Воспитанная в кругу людей, где любили и ценили все истинно прекрасное, Зинаида Серебрякова осталась верна этой традиции и пронесла любовь к подлинному искусству через всю жизнь, никогда не сбиваясь с пути, не попадая под влияние моды и различных течений, получивших такое распространение в наш век.
Страсть к искусству превалирует у нее над всеми чувствами. Искусство — ее спасенье от всех невзгод судьбы, поддержка в трудные минуты. Всегда и везде она носит с собой альбом и карандаш — ищет и неизменно находит живую жизнь в самых различных ее проявлениях, находит «аппетитную» натуру и все это запечатлевает в сотнях и сотнях набросков.
Живой ум, неуемный темперамент, остроумие делают ее незаурядной собеседницей, но во время сеансов, когда она пишет портреты, она любит слушать свою натуру — это помогает ей глубже проникнуть в сущность человека. Поэтому, быть может, портреты ее, такие точные по характеристике, глубоко раскрывают «второй» план изображаемых людей.

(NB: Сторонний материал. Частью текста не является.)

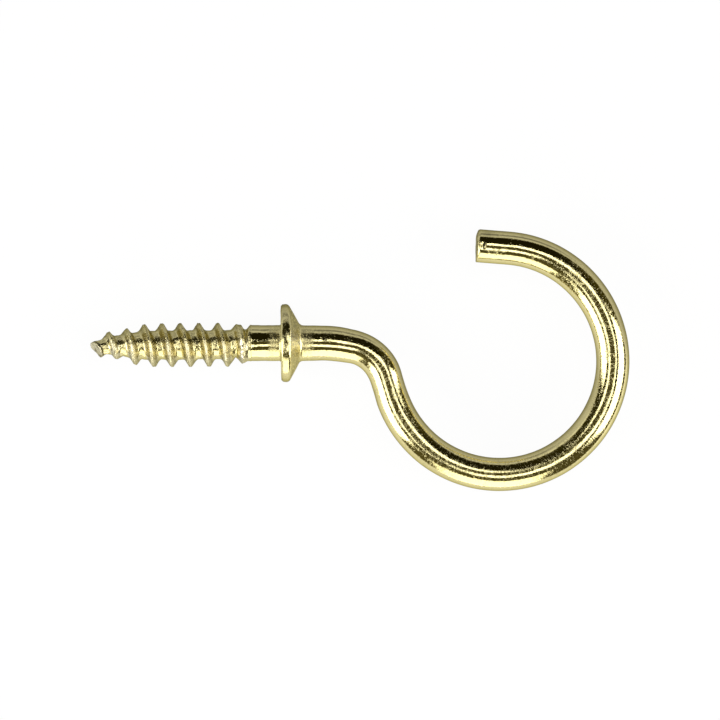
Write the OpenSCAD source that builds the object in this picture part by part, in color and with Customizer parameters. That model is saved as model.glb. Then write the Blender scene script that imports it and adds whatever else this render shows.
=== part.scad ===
// Shouldered cup hook, headed, thread-rolled and bent from one length of wire.
// It lies on its side: +X runs from the point of the screw to the far side of
// the loop, the bends lie in the XY plane, and X = 0 is the collar's bearing
// face, the face that closes on the wood.

/* [Wire] */
// Diameter of the wire in the tight bend, the loop and the free end
wire_d = 3.1; // [2.6:0.05:3.2]
// Diameter of the wire in the easy bend behind the collar
neck_d = 3.25; // [3.15:0.05:3.4]
// Diameter of the plain shank in front of the collar
shank_d = 3.35; // [3.2:0.05:3.9]
// Diameter where the link between bend and loop has thinned under the former
link_d = 2.95; // [2.6:0.05:3.05]
// Bevel that the cut leaves round the free end
end_bevel = 0.12; // [0.05:0.01:0.4]
// Angle by which the cut leans from square, with its upper side further back
cut_slant = 7.5; // [0:0.5:20]

/* [Collar] */
// Diameter of the collar
collar_d = 7.3; // [6.2:0.05:10]
// Width of the rim, from the bearing face to the start of the coned back
rim_w = 0.7; // [0.6:0.05:1.6]
// Depth of the coned back, from the rim to the wire
cone_w = 1.1; // [0.7:0.05:1.6]
// Round on the front edge of the rim
front_round = 0.2; // [0.1:0.01:0.3]
// Round on the back edge of the rim
back_round = 0.4; // [0.1:0.01:0.5]
// Fillet between the bearing face and the shank
front_fillet = 0.18; // [0.1:0.01:0.3]
// Fillet between the coned back and the wire
back_fillet = 0.5; // [0.2:0.05:0.8]

/* [Screw] */
// Length of the screw, from the bearing face to the point
screw_l = 17.8; // [14:0.1:24]
// Plain shank between the bearing face and the thread
plain_l = 2.9; // [2.4:0.1:5]
// Distance from one thread to the next, 15 to the inch
pitch = 1.69; // [1.4:0.01:2]
// Diameter at the root of the thread
root_d = 2.7; // [2.2:0.05:3]
// Height of the thread above its root
thread_h = 0.7; // [0.4:0.05:0.8]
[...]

Всю жизнь она работала только с натуры. Таково ее кредо. Но это не списывание с натуры, не натурализм. А глубокое изучение и проникновение в самую суть задуманной композиции портрета, натюрморта, пейзажа. Поклонница старых мастеров, она никогда не уставала учиться у них, восхищаться их мастерством и гуманизмом.
Обычный мамин костюм — юбка и блузка, широкий пояс, галстук. В таких скромных блузках она изобразила себя и на автопортретах, написанных в двадцатые годы: «В белой кофточке» (Русский музей) и «В серой кофточке» (Киевский музей). Нескучное — имение моего деда, где родилась мама, сыграло огромную роль в ее жизни и творчестве. Именно здесь она нашла свою тему, именно там полюбила и поняла крестьян и природу и, увлеченная этой темой, создала свои большие полотна: «Жатва», «Беление холста», «Спящая крестьянка», «Обед», а также многочисленные портреты крестьян и пейзажи. Там же, в тишине деревенской жизни, возник ее автопортрет «За туалетом», принесший ей известность и купленный Третьяковым для галереи[190]. В эти же годы был написан автопортрет «Со свечой».
В Нескучном всегда кто-нибудь гостил или жили другие дочери Е. Н. Лансере (мамины сестры) с детьми, либо просто знакомые, дальние родственники. Так, бывал там поэт Г. И. Чулков с женой… Приезжали и братья матери — известный художник Евгений Евгеньевич Лансере и архитектор Николай Евгеньевич с семьями…
Музицировали, читали вслух, играли в крокет и теннис, устраивали пикники, гуляли в примыкающем к дому большом саду или на пруду с бузиной по берегам, носившим название «джунглей». Внизу текла речушка Муромка с омутами и бочажками, с берегами, заросшими тростником. Тут-то и возник замысел картины «Купальщица».
Она лечила крестьян, ходила к ним в деревню. Помню, как горько плакала она, когда утонула попавшая в омут девушка — крестьянка Настя, ее любимая натурщица[191].
Свои модели она выбирала в деревне, где жили выходцы из Центральной России, рослые и красивые люди, — все их очарование передано в работах художницы. Они любили ее, до сих пор некоторые старушки, приезжая в Москву, вспоминают всю нашу семью, живо интересуются маминой судьбой. Во время гражданской войны наша семья жила в Харькове, на Конторской улице, на втором этаже двухэтажного дома. Занимали мы три комнаты и застекленную террасу. И однажды мама написала нас на террасе (картина эта так и называется «На террасе в Харькове»), Тогда же был написан групповой портрет «Дети за карточным домиком». <…>
В начале 1919 года в нашу квартиру пришла женщина в кожаной тужурке, стриженая, и стала рассказывать об отце, о котором мы ничего не знали с осени 1917 года, когда расстались с ним в Петрограде. Оказалось, что отец живет в Москве, на Солянке, и работает по специальности — он был инженером-путейцем, занимался изыскательными работами, в частности по прокладке Сибирской железной дороги.